** Start of Supplied information **

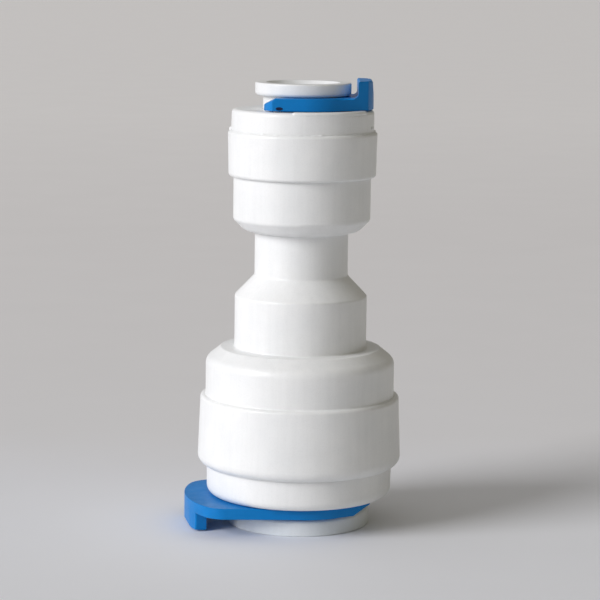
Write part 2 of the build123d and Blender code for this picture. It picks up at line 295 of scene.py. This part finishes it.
def lump_mesh(name, centre, sizes, seed):
    """An uneven little lump of plastic; sizes are its half lengths."""
    lump = bmesh.new()
    bmesh.ops.create_icosphere(lump, subdivisions=3, radius=1.0)
    for vert in lump.verts:
        way = vert.co.normalized()
        swell = 1.0
        for k, (share, waves, shift) in enumerate(lump_waves):
            swell += share * sin(waves * way[k] + shift * seed)
        vert.co = Vector(centre) + Vector([way[k] * sizes[k] * swell for k in range(3)])
    mesh = bpy.data.meshes.new(name)
    lump.to_mesh(mesh)
    lump.free()
    return mesh


# ---------------------------------------------------------------- lip along the small cap's edge
cap_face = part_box("small_end_cap")[1][2]
cap_edge_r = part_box("small_end_cap")[1][0]
lip_profile = [  # outward and upward from the cap's edge
    (-0.0005, -0.0004), (-0.00007, -0.0004), (-0.00006, -0.0001), (-0.00013, 0.00004),
    (-0.00022, 0.00009), (-0.00055, 0.00009), (-0.00068, 0.00005), (-0.00075, -0.00008),
]
lip_middle_r, lip_middle_z = -0.0004, -0.00025
lip_end_share = 0.05  # of its length, in which each end rounds off
lip_end_start = 0.02  # how full an end starts, so that its face keeps some width


def lip_section(t):
    """The lip's outline, drawn in towards its middle at both rounded ends."""
    rise = min(1.0, min(t, 1 - t) / lip_end_share + lip_end_start)
    full = sin(pi * rise / 2) ** 0.5
    return [(
        cap_edge_r + lip_middle_r + (r - lip_middle_r) * full,
        cap_face + lip_middle_z + (z - lip_middle_z) * full,
    ) for r, z in lip_profile]


lip = swept_ring("cap_edge_lip", lip_section, radians(-100), radians(-25), steps=72)
add_piece("cap_edge_lip", lip, white, "housing")


# ---------------------------------------------------------------- weld between the small cap and the band
seam_stand = 0.00002  # out from the cap's edge
seam_r, seam_z = cap_edge_r + seam_stand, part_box("coupling_body")[1][2]
flash_thin, flash_swell = 0.00004, 0.0001  # half its thickness where it is thin, and what a full lump adds
flash_mean = 0.5
flash_waves = [(0.22, 9, 1.3), (0.16, 23, 0.4), (0.12, 61, 0.0)]  # share, waves in a turn and shift
flash_corners = 8
weld_nubs = [  # degrees round the axis, height over the seam, half width
    (184, 0.00014, 0.0002), (-17, 0.00045, 0.00016),
]
nub_height_share = 0.8  # of its width
nub_seed = 1.7


def flash_section(t):
    """The bead of plastic that the weld pressed out between the cap and the band."""
    turn = 2 * pi * t
    lumps = flash_mean
    for share, waves, shift in flash_waves:
        lumps += share * sin(waves * turn + shift)
    size = flash_thin + flash_swell * max(0.0, lumps) ** 3
    corners = [k * 2 * pi / flash_corners for k in range(flash_corners)]
    return [(seam_r + size * cos(a), seam_z + size * sin(a)) for a in corners]


flash = swept_ring("weld_flash", flash_section, 0.0, 2 * pi, steps=360)
add_piece("weld_flash", flash, white, "housing")

for number, (turn, height, size) in enumerate(weld_nubs):
    place = (seam_r * cos(radians(turn)), seam_r * sin(radians(turn)), seam_z + height)
    half_sizes = (size, size, nub_height_share * size)
    nub = lump_mesh(f"weld_nub_{number + 1}", place, half_sizes, nub_seed + number)
    add_piece(f"weld_nub_{number + 1}", nub, white, "housing")


# ---------------------------------------------------------------- gate scar on the small clip's front jaw, darkened with painted shade
clip_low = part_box("small_locking_clip")[0]
scar_x_share = 0.61  # of the way from the axis to the jaws' tips
scar_lift = 0.00025  # over the clip's lower face
scar_x, scar_z = clip_low.x * scar_x_share, clip_low.z + scar_lift
scar_half_w, scar_half_h, scar_rise = 0.00036, 0.00016, 0.00003
scar_unevenness = 0.25  # of its rise
scar_steps = 24
scar_profile = [(0.25, 0.3), (0.6, 0.35), (0.8, 1.0), (0.92, 0.9), (1.0, -0.5)]  # shares of its size and rise


def scar_ring(reach, rise):
    """The points of the scar at the share reach of its size, standing out by the share rise."""
    points = []
    for k in range(scar_steps):
        turn = 2 * pi * k / scar_steps
        uneven = 1 + scar_unevenness * sin(3 * k)
        points.append((
            scar_x + reach * scar_half_w * cos(turn),
            clip_low.y - rise * scar_rise * uneven,
            scar_z + reach * scar_half_h * sin(turn),
        ))
    return points


scar = stacked_rings("gate_scar", [scar_ring(reach, rise) for reach, rise in scar_profile])
# Near-black blue all over: painted shade of a small hollow at the jaw's lower edge, although the piece stands
# out from the jaw
scar_shade_paint = moulded_plastic(
    "scar_shade_paint", (0.004, 0.01, 0.04), (0.01, 0.022, 0.08), rough=0.42, gloss=0.2
)
add_piece("gate_scar", scar, scar_shade_paint, "small_clip")


# ---------------------------------------------------------------- floor
floor_half = 40.0
floor_far, floor_side = 0.6, 0.04  # where its painted light stops changing, behind and beside the part
# Painted light over the floor: lighter and bluer in front of the part, darker and warmer behind it, lighter
# again far back
painted_floor_light_stops = [
    (0.0, (0.825, 0.835, 0.875)), (0.03, (0.815, 0.82, 0.86)), (0.07, (0.79, 0.785, 0.805)),
    (0.16, (0.79, 0.78, 0.795)), (0.4, (0.795, 0.78, 0.79)), (0.95, (0.85, 0.835, 0.84)),
]
floor_material, floor_tree, floor_shader = new_material("paper")
floor_coords = floor_tree.nodes.new("ShaderNodeTexCoord")
floor_axes = floor_tree.nodes.new("ShaderNodeSeparateXYZ")
floor_tree.links.new(floor_coords.outputs["Object"], floor_axes.inputs["Vector"])


def along_floor(axis, start, end, stops):
    """A colour ramp over the floor's X or Y between two places."""
    place = floor_tree.nodes.new("ShaderNodeMapRange")
    place.inputs["From Min"].default_value = start
    place.inputs["From Max"].default_value = end
    floor_tree.links.new(floor_axes.outputs[axis], place.inputs["Value"])
    return ramp(floor_tree, place.outputs["Result"], stops)


painted_light_back = along_floor("Y", 0.0, floor_far, painted_floor_light_stops)
# Painted shade: the floor a little darker towards the right, away from the key
painted_shade_right = along_floor("X", -floor_side, floor_side, [(0.0, grey(1.0)), (1.0, grey(0.985))])
fibres = shades(floor_tree, noise(floor_tree, scale=60, detail=4.0), grey(0.985), grey(1.0))
floor_tree.links.new(multiplied(floor_tree, painted_light_back, painted_shade_right, fibres), floor_shader.inputs["Base Color"])
floor_shader.inputs["Roughness"].default_value = 0.65
floor_corners = [(x * floor_half, y * floor_half, 0) for x, y in ((-1, -1), (1, -1), (1, 1), (-1, 1))]
floor = bpy.data.objects.new("floor", new_mesh("floor", floor_corners, [(0, 1, 2, 3)]))
bpy.context.scene.collection.objects.link(floor)
floor.data.materials.append(floor_material)


# ---------------------------------------------------------------- light
key_azimuth, key_height = radians(60), radians(25)  # from the front (-Y) to the left, and over the floor
key_data = bpy.data.lights.new("key", "SUN")
key_data.energy = 2.52
key_data.angle = radians(32)
key_data.color = (0.985, 0.98, 0.995)
key = bpy.data.objects.new("key", key_data)
toward = Vector((-sin(key_azimuth) * cos(key_height), -cos(key_azimuth) * cos(key_height), sin(key_height)))
key.rotation_euler = toward.to_track_quat("Z", "Y").to_euler()
bpy.context.scene.collection.objects.link(key)

# The room lights the part from the left (-X) more than from the right; the camera sees one plain colour
room_light = [
    (0.0, (0.575, 0.57, 0.575)), (0.5, (0.335, 0.327, 0.312)),
    (0.72, (0.215, 0.203, 0.175)), (1.0, (0.15, 0.132, 0.06)),
]
world = bpy.data.worlds.new("room")
world.use_nodes = True
room = world.node_tree
room.nodes.clear()
room_out = room.nodes.new("ShaderNodeOutputWorld")
seen = room.nodes.new("ShaderNodeBackground")
seen.inputs["Color"].default_value = (0.53, 0.52, 0.515, 1)
lit = room.nodes.new("ShaderNodeBackground")
lit.inputs["Strength"].default_value = 1.0
coords = room.nodes.new("ShaderNodeTexCoord")
split = room.nodes.new("ShaderNodeSeparateXYZ")
room.links.new(coords.outputs["Generated"], split.inputs["Vector"])
across = room.nodes.new("ShaderNodeMapRange")
across.inputs["From Min"].default_value = -1.0
across.inputs["From Max"].default_value = 1.0
room.links.new(split.outputs["X"], across.inputs["Value"])
room.links.new(ramp(room, across.outputs["Result"], room_light), lit.inputs["Color"])
path = room.nodes.new("ShaderNodeLightPath")
choose = room.nodes.new("ShaderNodeMixShader")
room.links.new(path.outputs["Is Camera Ray"], choose.inputs["Fac"])
room.links.new(lit.outputs["Background"], choose.inputs[1])
room.links.new(seen.outputs["Background"], choose.inputs[2])
room.links.new(choose.outputs["Shader"], room_out.inputs["Surface"])
bpy.context.scene.world = world


# ---------------------------------------------------------------- camera
pitch, roll = radians(8.51), radians(0.71)  # it looks down, and is held a little askew
camera_data = bpy.data.cameras.new("camera")
camera_data.lens = 138.66
camera_data.sensor_width = 36.0
camera_data.clip_start = 0.01
camera = bpy.data.objects.new("camera", camera_data)
camera.matrix_world = (
    Matrix.Translation((-0.00007, -0.2251, 0.05588))
    @ Matrix.Rotation(pi / 2 - pitch, 4, "X")
    @ Matrix.Rotation(roll, 4, "Z")
)
bpy.context.scene.collection.objects.link(camera)
bpy.context.scene.camera = camera
bpy.context.scene.view_settings.view_transform = "Standard"

bpy.context.view_layer.update()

** End of Supplied information **

The problem: Quote exactly the stretch of lines above that starts at the first one and ends at the line with "return mesh", and nothing beyond it.

Response to this task:
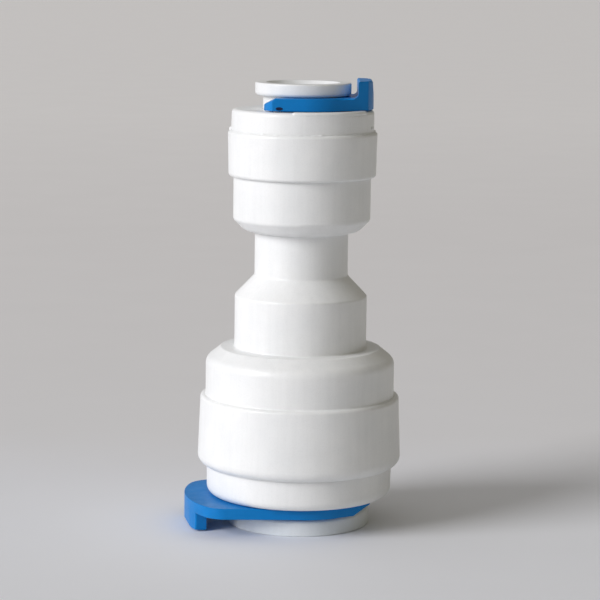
Write part 2 of the build123d and Blender code for this picture. It picks up at line 295 of scene.py. This part finishes it.
def lump_mesh(name, centre, sizes, seed):
    """An uneven little lump of plastic; sizes are its half lengths."""
    lump = bmesh.new()
    bmesh.ops.create_icosphere(lump, subdivisions=3, radius=1.0)
    for vert in lump.verts:
        way = vert.co.normalized()
        swell = 1.0
        for k, (share, waves, shift) in enumerate(lump_waves):
            swell += share * sin(waves * way[k] + shift * seed)
        vert.co = Vector(centre) + Vector([way[k] * sizes[k] * swell for k in range(3)])
    mesh = bpy.data.meshes.new(name)
    lump.to_mesh(mesh)
    lump.free()
    return mesh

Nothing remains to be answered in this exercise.